Der Stein des Anstoßes: der Palais Sommer. Oder besser: die Nutzung der Grünfläche zwischen dem Japanischen Palais und dem Elberadweg. Seit 2009 wurde diese von Jörg Polenz und seinen Mitstreitern bespielt. Doch nun hat der Freistaat Sachsen bzw. das Sächsische Immobilien- und Baumanagement die Fläche neu ausgeschrieben und, gemäß den Ausschreibungsvorgaben, nach Höchstgebot entschieden. Und gewonnen hat – Überraschung! – Thomas Jurisch. Der Slampoet und Veranstalter versucht sich nun auf der ganz großen Bühne. Er hat das Höchstgebot abgegeben und den Zuschlag bekommen. Nun stellt er sich der Herausforderung, eine Veranstaltung zu ersetzen, die jeden Sommer aufs Neue Besucher anlockt und Spendenaufrufe verschickt. Und dem lauen Lüftchen, das ihm entgegenweht.
Eilig wurde die Presse informiert, von Jurisch, aber vor allem vom Team des Palais Sommers. Mittlerweile gibt es eine Petition, die gegenwärtig rund 11.250 Menschen unterschrieben haben und die fordert, die Entscheidung „zu überdenken, neu zu bewerten und zu korrigieren“. Das Paradoxe ist, dass die Bedingungen klar ersichtlich waren – aber jetzt, nachdem die Wahl nicht wunschgemäß ausgefallen ist, solle die Entscheidung überdacht werden. Und bitte der Richtige gewinnen. Mittlerweile hat sich auch Thomas Löser von den Grünen eingeschaltet und eine Kleine Anfrage an den Sächsischen Landtag gestellt, in der nicht nur das Höchstgebot hinterfragt wird, sondern auch, warum die Entscheidung erst jetzt gefällt wird. Denn der Sommer ist nah und die Organisation braucht Zeit.
Was mich daran ärgert ist, dass hier ein sehr einseitiges Bild gezeichnet wird. Immer wieder wird der Eindruck erweckt, mit dem Palais Sommer würde die Kultur auf der Fläche wegfallen, sie würde nicht mehr allen Dresdnern kostenlos zur Verfügung stehen. Obwohl verständlich ist, dass zwei Wochen nach der Bekanntgabe noch nicht klar sein kann, wie genau das neue Kleinkunstevent aussieht und ob es kostenlos bleibt. Ich habe das Gefühl, dass aus Frust über die Veränderung die Meinung der Dresdner aufgewiegelt wird.
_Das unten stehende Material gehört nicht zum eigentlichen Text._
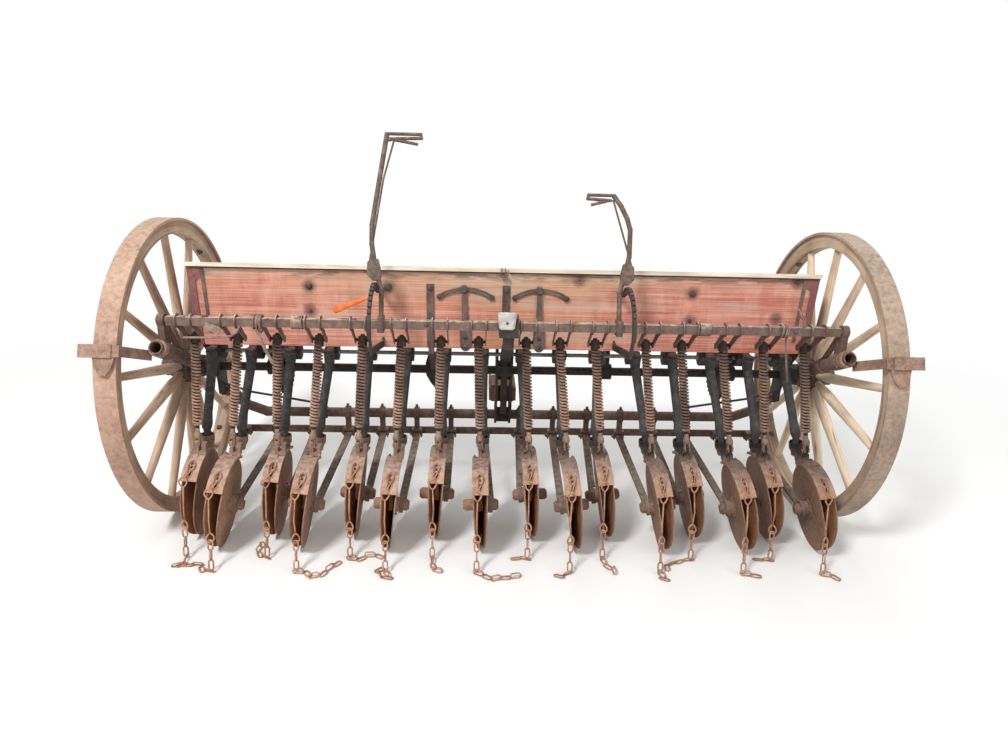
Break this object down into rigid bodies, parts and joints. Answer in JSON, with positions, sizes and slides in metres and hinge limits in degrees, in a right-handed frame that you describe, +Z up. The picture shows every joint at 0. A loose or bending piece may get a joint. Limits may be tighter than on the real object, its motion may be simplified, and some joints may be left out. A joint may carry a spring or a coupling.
{
  "type": "horse-drawn seed drill with sixteen double-disc openers",
  "caption": "Old horse-drawn grain drill: spoked wheels, red wooden hopper, pressure bars and sprung double-disc openers.",
  "frame": {"origin": "on the ground under the middle of the axle", "axes": "+Y the way the drill travels, +X to the right seen from behind along the axle, +Z up"},
  "size_m": [2.899, 1.234, 1.5656],
  "materials": {
    "tyre_steel": "weathered",
    "rim_wood": "weathered",
    "spoke_wood": "weathered",
    "hub_iron": "weathered",
    "strap_iron": "weathered",
    "lid_wood": "weathered",
    "cast_paint": "weathered",
    "bare_wood": "weathered",
    "red_paint": "weathered",
    "tube_steel": "weathered",
    "disc_rust": "weathered",
    "boot_rust": "weathered",
    "chain_rust": "weathered",
    "spring_rust": "weathered",
    "bar_rust": "weathered",
    "lever_iron": "weathered",
    "black_iron": "weathered",
    "pipe_rust": "weathered",
    "axle_steel": "weathered",
    "shaft_steel": "weathered"
  },
  "bodies": {
    "frame": {"axle": "axle_steel", "side_castings": "black_iron", "side_pipes": "pipe_rust", "bar_arms": "bar_rust", "centre_post": "black_iron", "axle_hangers": "black_iron", "cross_pipe": "pipe_rust", "truss_rods": "black_iron", "drag_clamps": "bar_rust", "drag_rail": "bar_rust", "tongue_stub": "bare_wood", "scrapers": "bar_rust", "hopper_back": "red_paint", "hopper_front": "red_paint", "hopper_floor": "bare_wood", "hopper_ends": "cast_paint", "lid_hinges": "strap_iron", "feed_cups": "black_iron", "feed_shaft": "shaft_steel", "feed_gears": "black_iron", "quadrants": "black_iron", "index_plates": "strap_iron", "seed_tubes_left": "tube_steel", "seed_tubes_right": "tube_steel"},
    "lid_left_panel": {"lid_left": "lid_wood"},
    "wheel_left": {"tyre_left": "tyre_steel", "rim_left": "rim_wood", "spokes_left": "spoke_wood", "hub_left": "hub_iron"},
    "lift_left": {"bar_left": "bar_rust", "lever_left": "lever_iron"},
    "gang_left": {"discs_left": "disc_rust", "boots_left": "boot_rust", "drag_bars_left": "bar_rust", "chains_left": "chain_rust"},
    "rods_left": {"springs_left": "spring_rust"},
    "lid_right_panel": {"lid_right": "lid_wood"},
    "wheel_right": {"tyre_right": "tyre_steel", "rim_right": "rim_wood", "spokes_right": "spoke_wood", "hub_right": "hub_iron"},
    "lift_right": {"bar_right": "bar_rust", "lever_right": "lever_iron"},
    "gang_right": {"discs_right": "disc_rust", "boots_right": "boot_rust", "drag_bars_right": "bar_rust", "chains_right": "chain_rust"},
    "rods_right": {"springs_right": "spring_rust"}
  },
  "joints": [
    {"name": "wheel_left_turn", "type": "hinge", "parent": "frame", "child": "wheel_left", "pos_m": [-1.3455, 0, 0.61], "axis": [1, 0, 0], "continuous": true},
    {"name": "lid_left_open", "type": "hinge", "parent": "frame", "child": "lid_left_panel", "pos_m": [-0.61, 0.176, 0.98854], "axis": [-1, 0, 0], "range_deg": [0, 100]},
    {"name": "lift_left", "type": "hinge", "parent": "frame", "child": "lift_left", "pos_m": [-0.45, -0.38, 0.903], "axis": [1, 0, 0], "range_deg": [0, 41]},
    {"name": "gang_left_rise", "type": "hinge", "parent": "frame", "child": "gang_left", "pos_m": [-0.61, 0.06, 0.282], "axis": [-1, 0, 0], "range_deg": [0, 11], "deforming": ["seed_tubes_left"]},
    {"name": "rods_left_swing", "type": "hinge", "parent": "gang_left", "child": "rods_left", "pos_m": [-0.61, -0.33, 0.4], "axis": [1, 0, 0], "range_deg": [0, 10.2]},
    {"name": "wheel_right_turn", "type": "hinge", "parent": "frame", "child": "wheel_right", "pos_m": [1.3455, 0, 0.61], "axis": [1, 0, 0], "continuous": true},
    {"name": "lid_right_open", "type": "hinge", "parent": "frame", "child": "lid_right_panel", "pos_m": [0.61, 0.176, 0.98854], "axis": [-1, 0, 0], "range_deg": [0, 100]},
    {"name": "lift_right", "type": "hinge", "parent": "frame", "child": "lift_right", "pos_m": [0.45, -0.38, 0.903], "axis": [1, 0, 0], "range_deg": [0, 41]},
    {"name": "gang_right_rise", "type": "hinge", "parent": "frame", "child": "gang_right", "pos_m": [0.61, 0.06, 0.282], "axis": [-1, 0, 0], "range_deg": [0, 11], "deforming": ["seed_tubes_right"]},
    {"name": "rods_right_swing", "type": "hinge", "parent": "gang_right", "child": "rods_right", "pos_m": [0.61, -0.33, 0.4], "axis": [1, 0, 0], "range_deg": [0, 10.2]}
  ],
  "couplings": [
    {"joint": "gang_left_rise", "follows": "lift_left", "ratio": 0.26829},
    {"joint": "rods_left_swing", "follows": "lift_left", "ratio": 0.24878},
    {"joint": "gang_right_rise", "follows": "lift_right", "ratio": 0.26829},
    {"joint": "rods_right_swing", "follows": "lift_right", "ratio": 0.24878}
  ]
}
Obwohl Abwarten und Apfelschorle trinken wohl besser wäre.
Ich habe die Diskussion verfolgt und merke: Die Meinungen gehen hier weit auseinander. Manche sind bestürzt und plädieren für den Erhalt. Für andere sind die Regeln, nach denen entschieden wurde, klar kommuniziert – wer verliert, verliert eben. Wieder andere hinterfragen die Persönlichkeiten von Thomas Jurisch und Jörg Polenz, was ich nicht gut finde. Ich spüre, dass die meisten traurig sind, dass eine Veranstaltung, auf der sie viel Spaß hatten, in der Form wegfällt. Dazu Kommentare zur Kommerzialisierung des Palais Sommers. Andere freuen sich über den frischen Wind. Letztlich ist es eine Gleichung mit zu vielen Unbekannten. Aber vielleicht auch das Bedürfnis, etwas tun zu wollen. Wenn die Zeiten so unsicher sind, dann hält man sich an der Kultur fest. Und das ist ja ein Sinn von „Kunst“.
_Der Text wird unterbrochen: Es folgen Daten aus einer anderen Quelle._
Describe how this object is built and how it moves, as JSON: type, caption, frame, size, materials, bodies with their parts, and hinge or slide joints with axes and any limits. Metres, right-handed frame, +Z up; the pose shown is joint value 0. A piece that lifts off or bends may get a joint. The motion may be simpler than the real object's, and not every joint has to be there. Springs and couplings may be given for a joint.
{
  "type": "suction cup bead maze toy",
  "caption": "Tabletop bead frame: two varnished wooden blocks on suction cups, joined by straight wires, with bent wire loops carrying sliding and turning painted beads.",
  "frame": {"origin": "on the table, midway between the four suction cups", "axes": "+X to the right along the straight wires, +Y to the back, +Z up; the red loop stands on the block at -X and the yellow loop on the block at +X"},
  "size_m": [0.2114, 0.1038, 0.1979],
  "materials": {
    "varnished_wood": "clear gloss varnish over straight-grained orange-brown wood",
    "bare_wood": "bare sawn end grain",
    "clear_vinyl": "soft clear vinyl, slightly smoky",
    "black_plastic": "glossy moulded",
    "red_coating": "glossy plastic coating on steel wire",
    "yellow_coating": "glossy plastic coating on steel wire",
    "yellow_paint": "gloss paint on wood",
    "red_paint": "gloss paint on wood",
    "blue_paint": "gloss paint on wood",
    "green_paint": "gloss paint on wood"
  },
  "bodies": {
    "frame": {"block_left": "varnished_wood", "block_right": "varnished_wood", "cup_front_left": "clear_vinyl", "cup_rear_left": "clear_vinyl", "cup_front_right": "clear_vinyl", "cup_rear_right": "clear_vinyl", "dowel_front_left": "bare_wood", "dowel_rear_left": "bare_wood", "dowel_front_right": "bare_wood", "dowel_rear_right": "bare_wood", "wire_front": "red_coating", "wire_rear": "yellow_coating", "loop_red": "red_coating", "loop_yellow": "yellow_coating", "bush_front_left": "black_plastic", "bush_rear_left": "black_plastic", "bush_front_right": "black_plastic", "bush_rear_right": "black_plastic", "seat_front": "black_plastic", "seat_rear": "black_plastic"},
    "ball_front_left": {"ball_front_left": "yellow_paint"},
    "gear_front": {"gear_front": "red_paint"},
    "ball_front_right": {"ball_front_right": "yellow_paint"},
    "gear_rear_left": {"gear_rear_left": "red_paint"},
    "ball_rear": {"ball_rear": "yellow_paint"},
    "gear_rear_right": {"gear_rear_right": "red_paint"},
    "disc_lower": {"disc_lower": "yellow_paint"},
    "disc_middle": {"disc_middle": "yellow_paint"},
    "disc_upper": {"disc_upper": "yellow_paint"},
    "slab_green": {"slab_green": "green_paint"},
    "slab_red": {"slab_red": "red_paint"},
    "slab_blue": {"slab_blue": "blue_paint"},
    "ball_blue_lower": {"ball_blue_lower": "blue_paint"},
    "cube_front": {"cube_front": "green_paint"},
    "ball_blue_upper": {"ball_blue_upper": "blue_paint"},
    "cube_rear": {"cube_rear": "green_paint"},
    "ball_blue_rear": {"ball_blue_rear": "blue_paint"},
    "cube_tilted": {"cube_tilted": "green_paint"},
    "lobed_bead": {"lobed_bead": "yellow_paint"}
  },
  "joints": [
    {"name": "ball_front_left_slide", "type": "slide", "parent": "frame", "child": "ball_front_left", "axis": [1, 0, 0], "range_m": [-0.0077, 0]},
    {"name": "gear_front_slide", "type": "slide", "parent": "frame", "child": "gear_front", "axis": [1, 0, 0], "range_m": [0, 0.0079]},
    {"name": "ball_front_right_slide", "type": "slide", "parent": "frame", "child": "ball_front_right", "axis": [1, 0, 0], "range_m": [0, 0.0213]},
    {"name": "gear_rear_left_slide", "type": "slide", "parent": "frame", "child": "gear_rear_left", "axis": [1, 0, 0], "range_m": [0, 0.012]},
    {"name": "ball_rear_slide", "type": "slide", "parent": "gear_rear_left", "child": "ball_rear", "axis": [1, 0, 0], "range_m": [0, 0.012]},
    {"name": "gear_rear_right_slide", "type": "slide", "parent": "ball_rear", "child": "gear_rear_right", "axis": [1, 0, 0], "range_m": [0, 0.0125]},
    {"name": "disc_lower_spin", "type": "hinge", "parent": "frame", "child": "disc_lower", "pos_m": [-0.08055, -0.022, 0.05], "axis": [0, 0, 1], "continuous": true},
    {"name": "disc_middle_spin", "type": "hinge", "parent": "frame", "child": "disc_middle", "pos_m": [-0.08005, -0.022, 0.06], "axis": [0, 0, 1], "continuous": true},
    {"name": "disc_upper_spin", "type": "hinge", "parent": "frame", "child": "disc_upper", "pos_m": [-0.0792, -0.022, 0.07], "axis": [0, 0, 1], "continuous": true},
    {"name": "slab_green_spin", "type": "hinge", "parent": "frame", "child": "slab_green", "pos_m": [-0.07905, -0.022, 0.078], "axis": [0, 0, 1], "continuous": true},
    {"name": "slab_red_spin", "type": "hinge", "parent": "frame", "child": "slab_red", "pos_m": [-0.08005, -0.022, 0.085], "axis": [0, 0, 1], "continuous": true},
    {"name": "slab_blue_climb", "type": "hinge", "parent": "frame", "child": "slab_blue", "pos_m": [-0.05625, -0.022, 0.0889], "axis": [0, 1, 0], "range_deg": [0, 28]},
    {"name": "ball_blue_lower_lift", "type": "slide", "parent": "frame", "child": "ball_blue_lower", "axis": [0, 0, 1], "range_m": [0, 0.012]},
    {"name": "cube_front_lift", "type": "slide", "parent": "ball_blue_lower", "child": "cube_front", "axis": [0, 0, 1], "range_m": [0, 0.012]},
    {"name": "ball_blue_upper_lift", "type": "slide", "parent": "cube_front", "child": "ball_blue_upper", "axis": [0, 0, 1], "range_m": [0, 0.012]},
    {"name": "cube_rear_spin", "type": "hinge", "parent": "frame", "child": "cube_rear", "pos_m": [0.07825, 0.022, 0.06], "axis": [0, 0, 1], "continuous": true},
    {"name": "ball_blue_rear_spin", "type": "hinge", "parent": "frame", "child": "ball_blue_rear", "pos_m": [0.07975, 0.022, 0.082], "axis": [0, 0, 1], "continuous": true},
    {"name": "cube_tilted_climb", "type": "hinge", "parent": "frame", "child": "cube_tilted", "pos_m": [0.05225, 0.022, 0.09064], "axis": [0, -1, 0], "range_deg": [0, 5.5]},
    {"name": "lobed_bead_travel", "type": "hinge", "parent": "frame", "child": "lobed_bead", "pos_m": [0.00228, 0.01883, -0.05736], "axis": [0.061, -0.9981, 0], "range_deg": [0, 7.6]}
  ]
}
Klar ist aber auch: Es gibt in Dresden viele Veranstaltungen, die wahrscheinlich weiterlaufen. Dazu gehören die Filmnächte oder die Kultur am Pavillon, die gerade das Crowdfounding für die aktuelle Saison gestartet hat. Einige Kleinkunst- und Lesebühnen. Dazu kommen Events, die eher spontan organisiert werden wie öffentliche Chorproben, Straßenmusik oder Tanztrainings an der Elbe. Mit dem Palais Sommer verliert Dresden eine wichtige Veranstaltung, aber die Kultur ist deswegen nicht tot.
Anstatt zu bedauern, dass sich etwas ändert, sollten wir also hingucken, was da ist. Sollten die Künstler und Veranstalter unterstützen und uns freuen. Und dann zur Wiese hinter dem Japanischen Palais gehen und gucken, wie der neue Kleinkunstsommer funktioniert.